By its conclusion, Walker has matured from his early naïve beginnings into a family man who values what is most important in his life. It isn’t hard to see why critics praised Timecop as one of JCVD’s strongest performances to date at release because he gives a different kind of performance than what his catalogue would usually suggest even if the general idea has been recreated numerous times throughout JCVD’s lifetime as an actor.
Of course, it wouldn’t be a Van Damme movie without an epic final showdown, with some villainous thugs, in the rain. I’ve always wondered did Van Damme ever negotiate with his directors and say, ‘You know what would be cool? Lots of roundhouse kicks and rain’ because if you go through his filmography you are guaranteed to find a lot of final showdowns in the rain.
The final showdowns are always entertaining in Van Damme’s movies and Timecop is no different. For a large majority of Timecop’s run time, action can be quite absent in favour of a confusing plot but the final showdown is where it’s at. Yes, it gets a bit confusing by its end and it also contains one of the worst CGI uses ever in film history but you have got to give credit where credit is due, Van Damme looks slick as hell fighting people in the rain and stopping villains from blowing stuff up. Even among all the clichés and tropes, Timecop just ends up being entertaining viewing.

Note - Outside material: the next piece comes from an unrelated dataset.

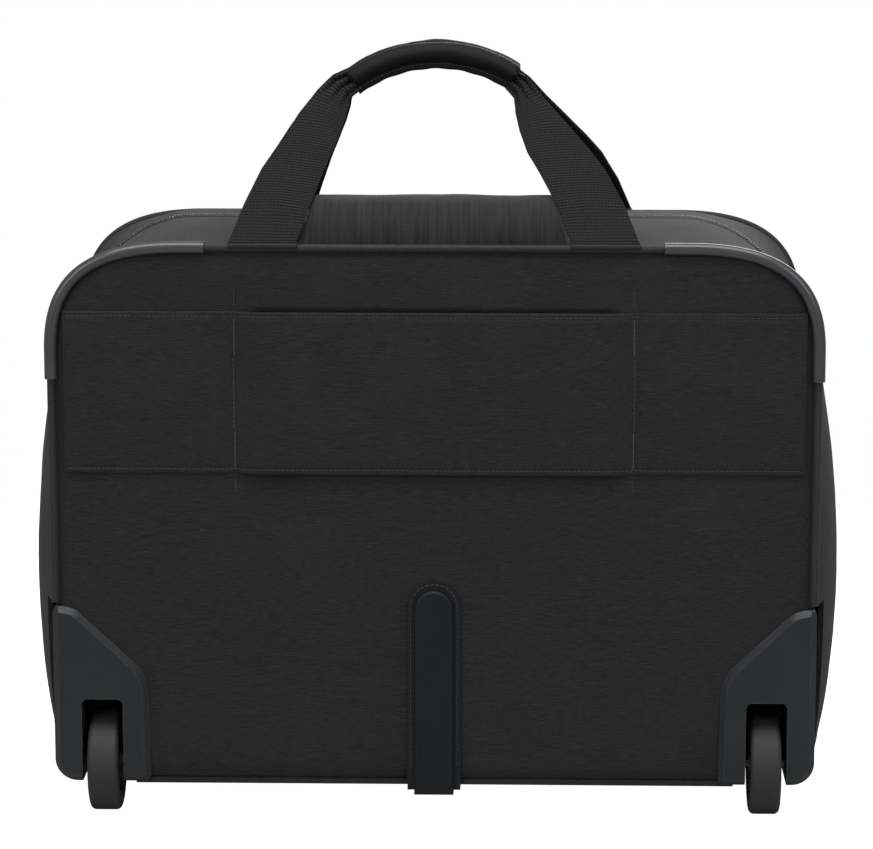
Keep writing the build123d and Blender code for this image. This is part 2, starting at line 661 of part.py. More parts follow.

The truth is, Timecop is not a great movie by any means but it has undeniable nostalgic charm and is a superb characterisation of what 90’s action cinema was. Nowadays, action is completely different with an emphasis on pushing the boundaries of stunts and combat and has lost a lot of that cheesy charm the 80’s and 90’s had going for it. That isn’t necessarily a bad thing but damn do I miss movies like Timecop. Timecop’s status as a cult classic, however mediocre and cheesy it may be, is very much warranted. JCVD, we salute you.